Seeing & Thinking: Using natural window light to photograph a Bhutanese woman

final image

original scene

This lady was churning yak butter in the kitchen of her nephew’s home, who happened to be the lama of Ura village in Bumthang, Bhtuan. The room was rather dim, lit by daylight coming from one window across the room.

To photograph her where she was in the kitchen at 800 ISO and opening it up to f/2.8 meant that the shutter speed would have to be 1/10 sec for a proper exposure—too long to hand hold for a sharp image. Time to supplement the light, right? Out came the flash and my dome diffuser.


Despite using the flash off camera, and holding it to my left, the flash still caused an ugly shadow on the wall. I asked her to step away from the wall, but there wasn’t much room to move.  The resulting image looked flashed—flat even light and a telltale shadow. Reduced the flash power, but then couldn’t illuminate her sufficiently. (And I didn’t want to increase my ISO to 1600 and add noise—I don’t have a Nikon 3D like David does!)

moved subject

So I asked if Auntie would mind moving her operation to the middle of the room, closer to the natural light coming in through the window. I also asked her to turn her body toward the window, so she would face the light. A simple rule of thumb that I like to use is to aim the subject’s nose toward the light. That instantly brightened the ambient light on her, and allowed me to change the ISO to 400 and the shutter to 1/15 sec. It also changed the background, decreasing the character of the wall but introducing a bit of clutter.

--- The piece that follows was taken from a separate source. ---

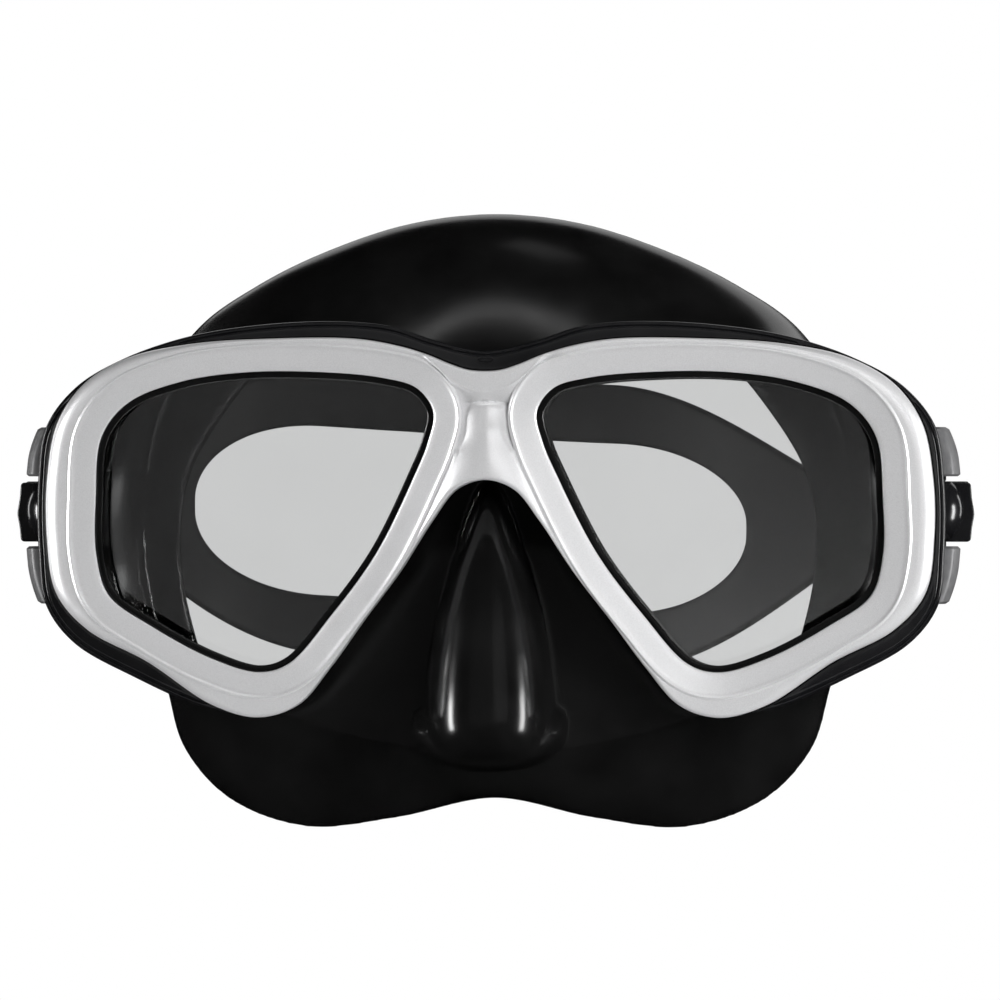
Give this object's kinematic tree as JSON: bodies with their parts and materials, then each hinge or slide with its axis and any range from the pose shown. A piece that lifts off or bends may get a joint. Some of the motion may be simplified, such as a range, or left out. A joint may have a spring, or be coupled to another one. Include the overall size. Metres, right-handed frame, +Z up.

moved photographer…final image

Looking around and analyzing the background, I noticed a narrow niche behind Auntie to the right. A tiny window was casting warm light on a few objects in the otherwise dark background, creating drama and depth. Moving a couple steps to my left to include that niche in my frame created a much more pleasing scene. I positioned my lens to balance her body in the frame with the window light in the background and zoomed in a bit to eliminate unwanted clutter in the composition. I darkened the ambient light by bumping up the f/stop slightly to 3.2, keeping the other settings the same. Now the only thing I wanted to do was bounce some of the window light back unto Auntie’s right side, which was still in the shadows. But I didn’t have my 5-in-1 reflector on me. So I asked my guide to hold a metal lid from a pot near Auntie’s right cheek just outside the frame… and viola!